_Data lines_:
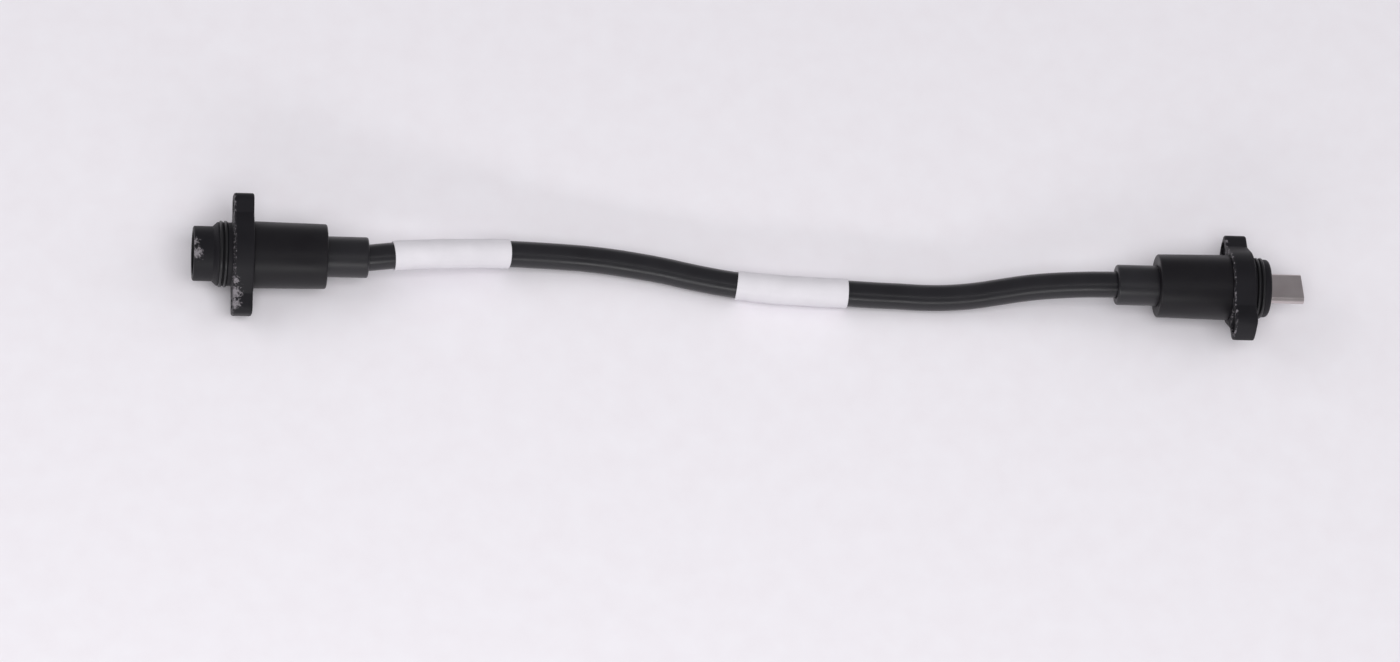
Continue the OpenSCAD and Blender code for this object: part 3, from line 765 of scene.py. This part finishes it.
SLOT_FINISH = {
    "shell_plastic": nylon,
    "backshell_plastic": nylon_satin,
    "boot_rubber": elastomer,
    "seal_rubber": nitrile,
    "jacket_rubber": polyurethane,
    "label_plastic": polyolefin,
    "plug_steel": stainless,
    "contact_gold": gold,
    "ferrule_tin": tinned,
    "shield_braid": tinned,
    "conductor_copper": copper,
    "mould_plastic": polyamide,
    "insulator_plastic": liquid_crystal,
    "card_laminate": laminate,
    "core_red": red_core,
    "core_black": black_core,
    "core_white": white_core,
    "core_green": green_core,
}


PIECE_FINISH = {
    "socket_flange": nylon_scuffed,
    "socket_nose": nylon_scuffed,
    "plug_flange": nylon_painted_highlights,
}


def give_finish(piece, material):
    piece.data.materials.clear()
    piece.data.materials.append(material)


for part in frame["record"]["subparts"]:
    node = frame["nodes"][part["node"]]
    for place in node.material_slots:
        place.material = SLOT_FINISH[part["material_slot"]]
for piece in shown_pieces():
    if piece.name not in frame["nodes"]:
        give_finish(piece, PIECE_FINISH.get(piece.name, SLOT_FINISH[piece["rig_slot"]]))


# ---- table, light and world ----
def add_table():
    half = 3.0
    mesh = bpy.data.meshes.new("table")
    corners = [(-half, -half, 0), (half, -half, 0), (half, half, 0), (-half, half, 0)]
    mesh.from_pydata(corners, [], [(0, 1, 2, 3)])
    table = keep("table", mesh)
    laminate_white = finish_material("table_laminate_white", "#EAE6EB", "#ECE9EE", 0.6, 1.5, 0.005)
    table.data.materials.append(laminate_white)


def add_lamp(name, place, width, height, power, mirrored=False):
    """A soft box aimed at the lead. Unless it is mirrored, glossy surfaces don't show it."""
    data = bpy.data.lights.new(name, "AREA")
    data.shape = "RECTANGLE"
    data.size = width
    data.size_y = height
    data.energy = power
    lamp = bpy.data.objects.new(name, data)
    lamp.location = place
    lamp.rotation_euler = (-Vector(place)).to_track_quat("-Z", "Y").to_euler()
    lamp.visible_glossy = mirrored
    scene.collection.objects.link(lamp)


def add_world():
    world = bpy.data.worlds.new("world")
    world.use_nodes = True
    back = world.node_tree.nodes["Background"]
    back.inputs["Color"].default_value = (0.97, 0.96, 1.0, 1)
    back.inputs["Strength"].default_value = 0.3
    scene.world = world


add_table()
add_lamp("front_fill", (0.05, -0.5, 1.2), 1.1, 0.8, 8.5)
add_lamp("left_fill", (-0.9, 0.2, 0.6), 0.7, 0.7, 2.9)
add_lamp("right_fill", (0.9, 0.1, 0.75), 0.9, 0.9, 2.4)
add_lamp("front_strip", (-0.12, -0.5, 0.2), 0.6, 0.06, 0.8, mirrored=True)
add_lamp("upper_strip", (0.1, -0.45, 1.05), 0.9, 0.07, 0.5, mirrored=True)
add_world()
scene.view_settings.view_transform = "Standard"

bpy.context.view_layer.update()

_Exercise directions_:
Copy every line exactly. Leave nothing out.

_Answer for this exercise_:
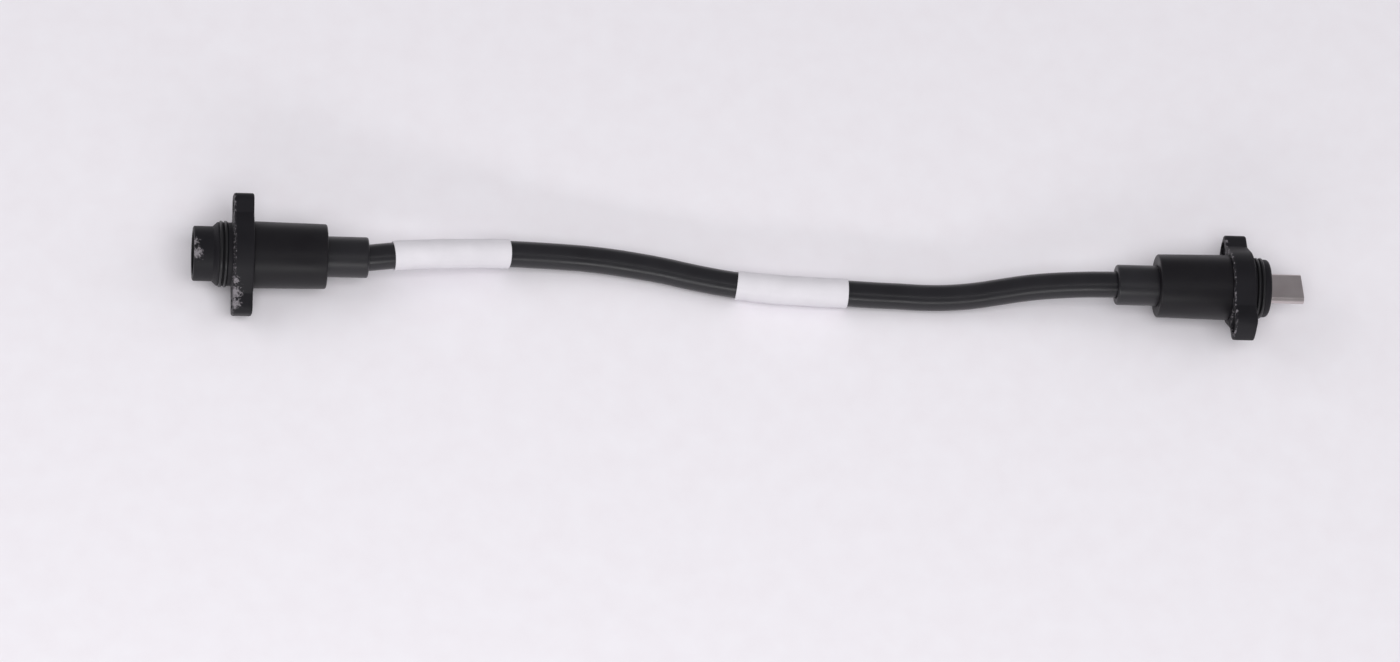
Continue the OpenSCAD and Blender code for this object: part 3, from line 765 of scene.py. This part finishes it.
SLOT_FINISH = {
    "shell_plastic": nylon,
    "backshell_plastic": nylon_satin,
    "boot_rubber": elastomer,
    "seal_rubber": nitrile,
    "jacket_rubber": polyurethane,
    "label_plastic": polyolefin,
    "plug_steel": stainless,
    "contact_gold": gold,
    "ferrule_tin": tinned,
    "shield_braid": tinned,
    "conductor_copper": copper,
    "mould_plastic": polyamide,
    "insulator_plastic": liquid_crystal,
    "card_laminate": laminate,
    "core_red": red_core,
    "core_black": black_core,
    "core_white": white_core,
    "core_green": green_core,
}


PIECE_FINISH = {
    "socket_flange": nylon_scuffed,
    "socket_nose": nylon_scuffed,
    "plug_flange": nylon_painted_highlights,
}


def give_finish(piece, material):
    piece.data.materials.clear()
    piece.data.materials.append(material)


for part in frame["record"]["subparts"]:
    node = frame["nodes"][part["node"]]
    for place in node.material_slots:
        place.material = SLOT_FINISH[part["material_slot"]]
for piece in shown_pieces():
    if piece.name not in frame["nodes"]:
        give_finish(piece, PIECE_FINISH.get(piece.name, SLOT_FINISH[piece["rig_slot"]]))


# ---- table, light and world ----
def add_table():
    half = 3.0
    mesh = bpy.data.meshes.new("table")
    corners = [(-half, -half, 0), (half, -half, 0), (half, half, 0), (-half, half, 0)]
    mesh.from_pydata(corners, [], [(0, 1, 2, 3)])
    table = keep("table", mesh)
    laminate_white = finish_material("table_laminate_white", "#EAE6EB", "#ECE9EE", 0.6, 1.5, 0.005)
    table.data.materials.append(laminate_white)


def add_lamp(name, place, width, height, power, mirrored=False):
    """A soft box aimed at the lead. Unless it is mirrored, glossy surfaces don't show it."""
    data = bpy.data.lights.new(name, "AREA")
    data.shape = "RECTANGLE"
    data.size = width
    data.size_y = height
    data.energy = power
    lamp = bpy.data.objects.new(name, data)
    lamp.location = place
    lamp.rotation_euler = (-Vector(place)).to_track_quat("-Z", "Y").to_euler()
    lamp.visible_glossy = mirrored
    scene.collection.objects.link(lamp)


def add_world():
    world = bpy.data.worlds.new("world")
    world.use_nodes = True
    back = world.node_tree.nodes["Background"]
    back.inputs["Color"].default_value = (0.97, 0.96, 1.0, 1)
    back.inputs["Strength"].default_value = 0.3
    scene.world = world


add_table()
add_lamp("front_fill", (0.05, -0.5, 1.2), 1.1, 0.8, 8.5)
add_lamp("left_fill", (-0.9, 0.2, 0.6), 0.7, 0.7, 2.9)
add_lamp("right_fill", (0.9, 0.1, 0.75), 0.9, 0.9, 2.4)
add_lamp("front_strip", (-0.12, -0.5, 0.2), 0.6, 0.06, 0.8, mirrored=True)
add_lamp("upper_strip", (0.1, -0.45, 1.05), 0.9, 0.07, 0.5, mirrored=True)
add_world()
scene.view_settings.view_transform = "Standard"

bpy.context.view_layer.update()